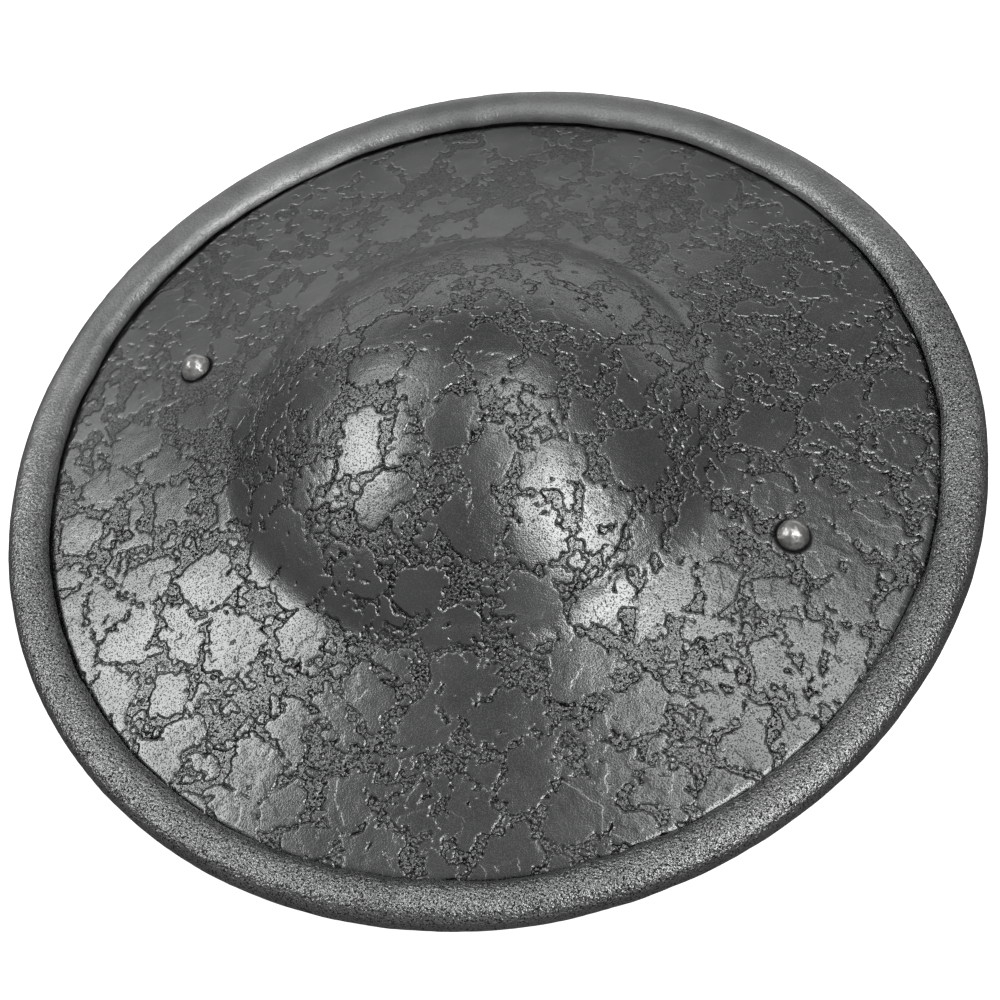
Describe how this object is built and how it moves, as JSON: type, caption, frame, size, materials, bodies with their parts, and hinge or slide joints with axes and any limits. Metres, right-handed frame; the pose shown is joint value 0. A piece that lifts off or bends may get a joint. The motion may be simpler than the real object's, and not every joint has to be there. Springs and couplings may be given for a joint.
{
  "type": "buckler shield",
  "caption": "Round steel buckler: a shallow coned plate with a domed boss and a rolled rim, and a riveted bar grip across the hollow of the boss.",
  "frame": {"origin": "centre of the circle that the rim rests on, at the bottom of the object", "axes": "+Z out of the front of the shield through the boss, X along the grip and the two rivets"},
  "size_m": [0.3, 0.3, 0.058],
  "materials": {
    "etched_steel": "dark etched sheet steel, smooth islands over a rough ground",
    "forged_steel": "forged bar steel, wire brushed and darkened",
    "rivet_steel": "hammered and polished rivet steel"
  },
  "bodies": {
    "root": {"shield_plate": "etched_steel", "grip": "forged_steel", "rivet_left": "rivet_steel", "rivet_right": "rivet_steel"}
  },
  "joints": []
}
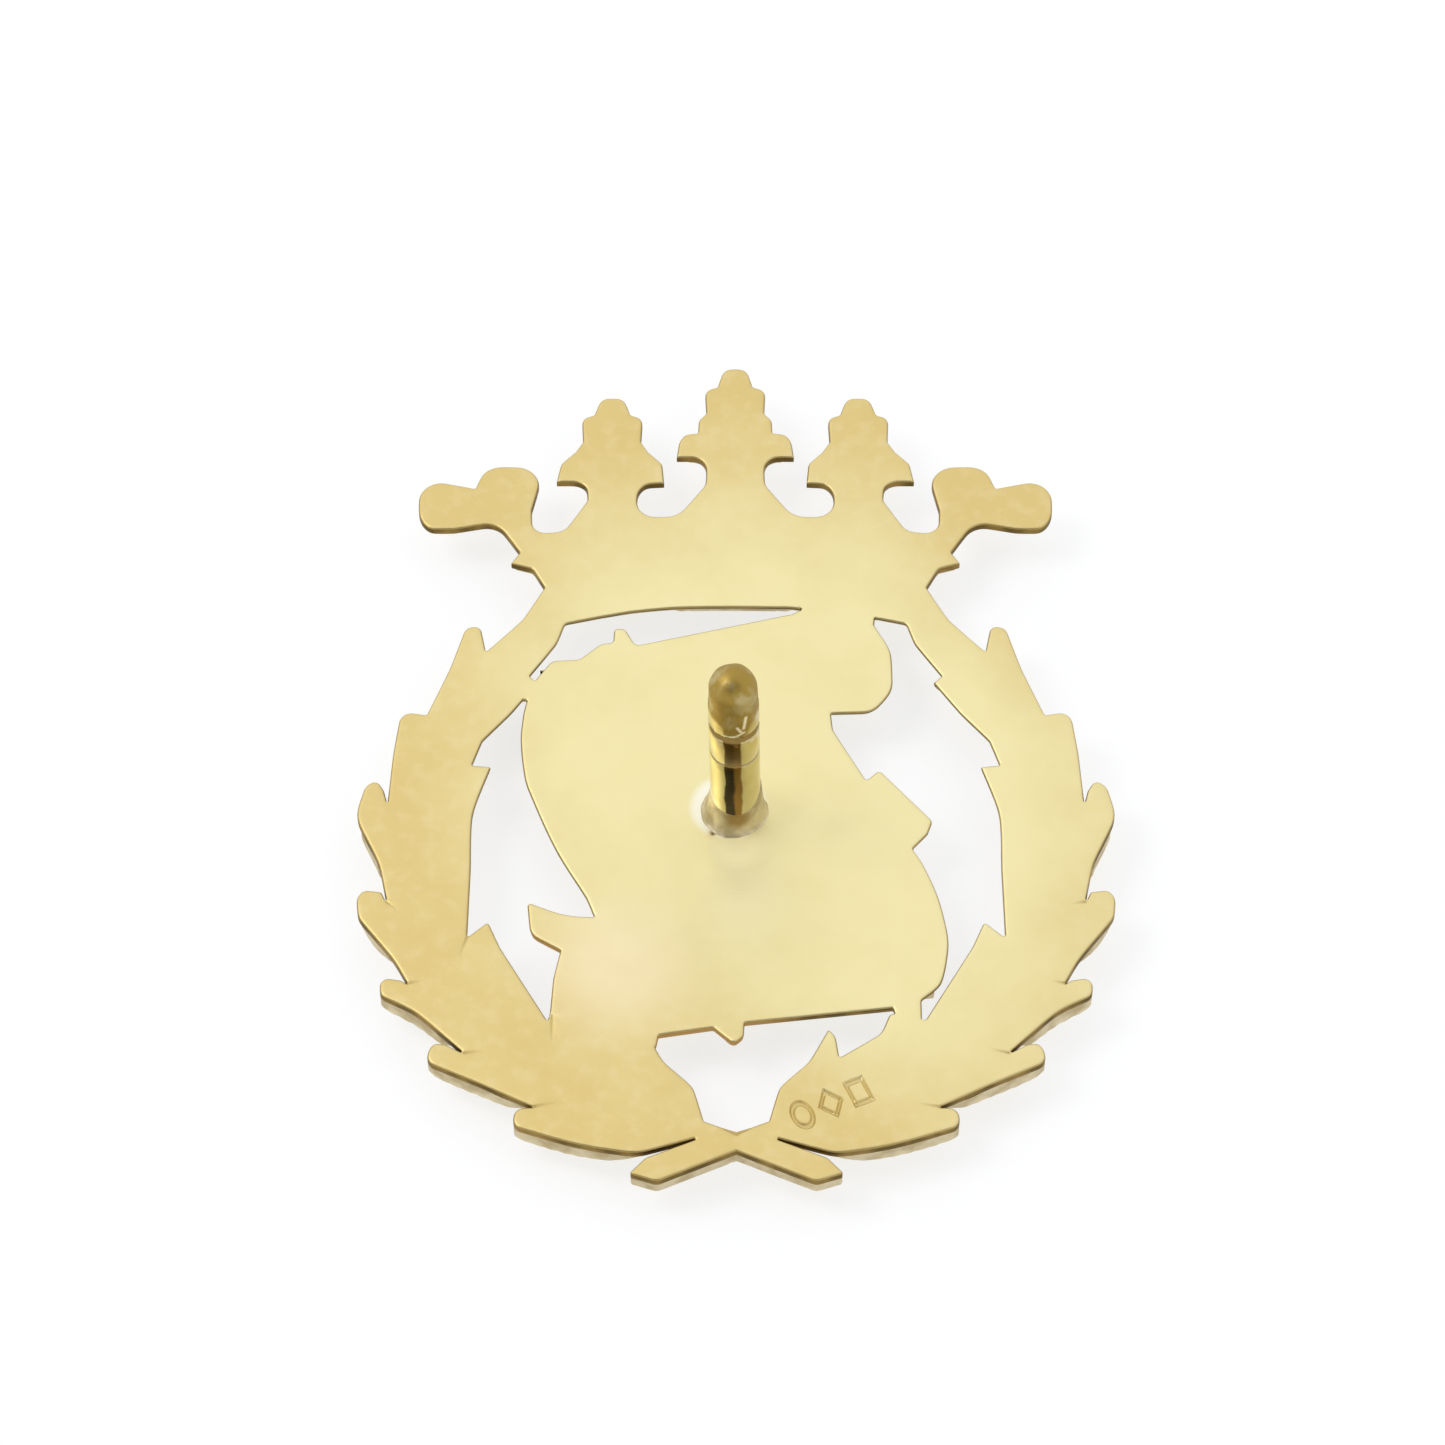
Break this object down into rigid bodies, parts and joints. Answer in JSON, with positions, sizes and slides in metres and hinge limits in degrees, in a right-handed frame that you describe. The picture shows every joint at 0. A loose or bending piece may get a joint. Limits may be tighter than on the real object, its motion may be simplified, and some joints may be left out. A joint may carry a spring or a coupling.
{
  "type": "cap badge",
  "caption": "Small gilt badge lying face down: a pierced crown over a laurel wreath with a scroll in it, and a grooved post soldered to its back.",
  "frame": {"origin": "centre of the post's foot, on the back face of the badge", "axes": "+Z out of the back along the post, +Y to the top of the crown, +X to the right as seen from behind"},
  "size_m": [0.0166, 0.0216, 0.0064],
  "materials": {
    "gilt_sheet": "polished",
    "gilt_relief": "satin",
    "gilt_post": "polished",
    "solder": "dull"
  },
  "bodies": {
    "root": {"back_plate": "gilt_sheet", "mounting_post": "gilt_post", "post_solder_collar": "solder", "circlet_band": "gilt_relief", "circlet_lower_rim": "gilt_relief", "circlet_upper_rim": "gilt_relief", "circlet_stones": "gilt_relief", "centre_floret": "gilt_relief", "left_floret": "gilt_relief", "right_floret": "gilt_relief", "left_end_floret": "gilt_relief", "right_end_floret": "gilt_relief", "left_stem": "gilt_relief", "right_stem": "gilt_relief", "left_outer_leaves": "gilt_relief", "right_outer_leaves": "gilt_relief", "left_inner_leaves": "gilt_relief", "right_inner_leaves": "gilt_relief", "parchment": "gilt_relief", "upper_roll": "gilt_relief", "lower_roll": "gilt_relief", "quill": "gilt_relief", "ribbon": "gilt_relief", "seal": "gilt_relief"}
  },
  "joints": []
}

————

What to work on: Would you restate each of the entries word for word?

Result for this exercise:
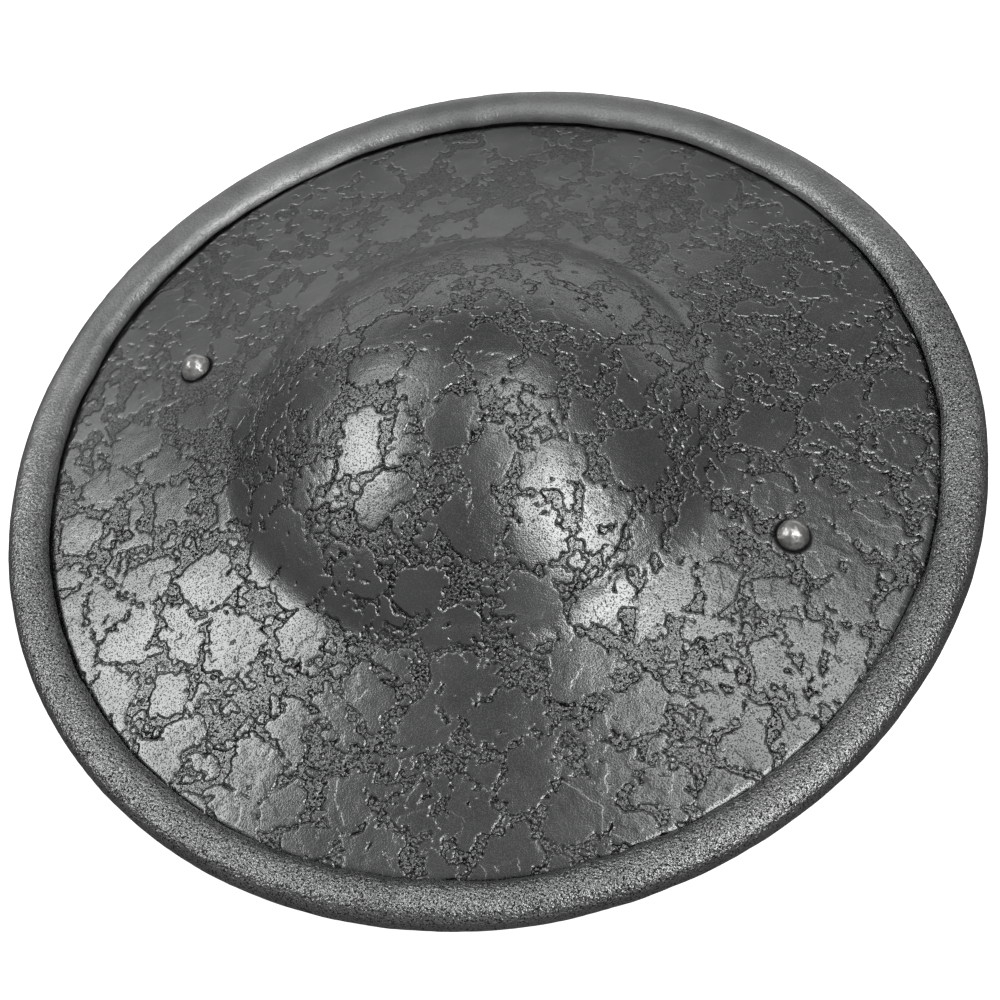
Describe how this object is built and how it moves, as JSON: type, caption, frame, size, materials, bodies with their parts, and hinge or slide joints with axes and any limits. Metres, right-handed frame; the pose shown is joint value 0. A piece that lifts off or bends may get a joint. The motion may be simpler than the real object's, and not every joint has to be there. Springs and couplings may be given for a joint.
{
  "type": "buckler shield",
  "caption": "Round steel buckler: a shallow coned plate with a domed boss and a rolled rim, and a riveted bar grip across the hollow of the boss.",
  "frame": {"origin": "centre of the circle that the rim rests on, at the bottom of the object", "axes": "+Z out of the front of the shield through the boss, X along the grip and the two rivets"},
  "size_m": [0.3, 0.3, 0.058],
  "materials": {
    "etched_steel": "dark etched sheet steel, smooth islands over a rough ground",
    "forged_steel": "forged bar steel, wire brushed and darkened",
    "rivet_steel": "hammered and polished rivet steel"
  },
  "bodies": {
    "root": {"shield_plate": "etched_steel", "grip": "forged_steel", "rivet_left": "rivet_steel", "rivet_right": "rivet_steel"}
  },
  "joints": []
}
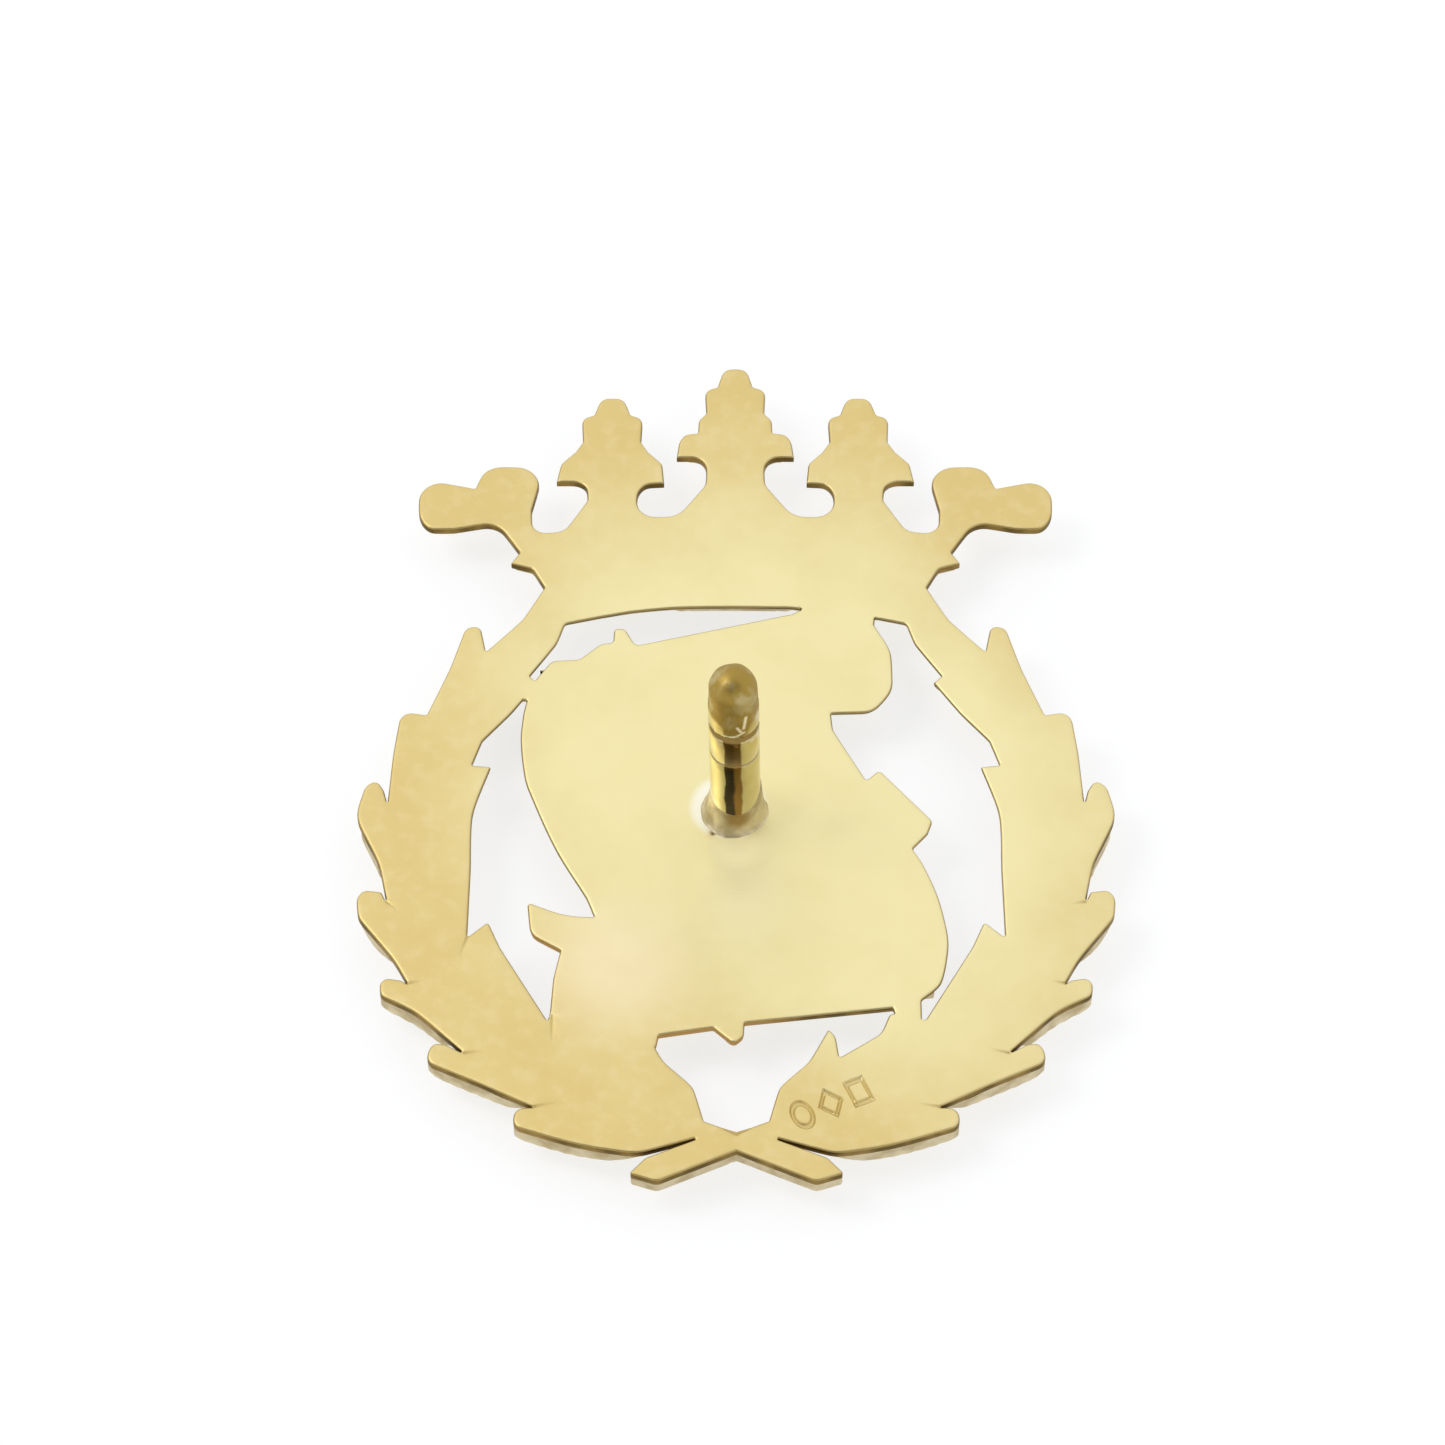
Break this object down into rigid bodies, parts and joints. Answer in JSON, with positions, sizes and slides in metres and hinge limits in degrees, in a right-handed frame that you describe. The picture shows every joint at 0. A loose or bending piece may get a joint. Limits may be tighter than on the real object, its motion may be simplified, and some joints may be left out. A joint may carry a spring or a coupling.
{
  "type": "cap badge",
  "caption": "Small gilt badge lying face down: a pierced crown over a laurel wreath with a scroll in it, and a grooved post soldered to its back.",
  "frame": {"origin": "centre of the post's foot, on the back face of the badge", "axes": "+Z out of the back along the post, +Y to the top of the crown, +X to the right as seen from behind"},
  "size_m": [0.0166, 0.0216, 0.0064],
  "materials": {
    "gilt_sheet": "polished",
    "gilt_relief": "satin",
    "gilt_post": "polished",
    "solder": "dull"
  },
  "bodies": {
    "root": {"back_plate": "gilt_sheet", "mounting_post": "gilt_post", "post_solder_collar": "solder", "circlet_band": "gilt_relief", "circlet_lower_rim": "gilt_relief", "circlet_upper_rim": "gilt_relief", "circlet_stones": "gilt_relief", "centre_floret": "gilt_relief", "left_floret": "gilt_relief", "right_floret": "gilt_relief", "left_end_floret": "gilt_relief", "right_end_floret": "gilt_relief", "left_stem": "gilt_relief", "right_stem": "gilt_relief", "left_outer_leaves": "gilt_relief", "right_outer_leaves": "gilt_relief", "left_inner_leaves": "gilt_relief", "right_inner_leaves": "gilt_relief", "parchment": "gilt_relief", "upper_roll": "gilt_relief", "lower_roll": "gilt_relief", "quill": "gilt_relief", "ribbon": "gilt_relief", "seal": "gilt_relief"}
  },
  "joints": []
}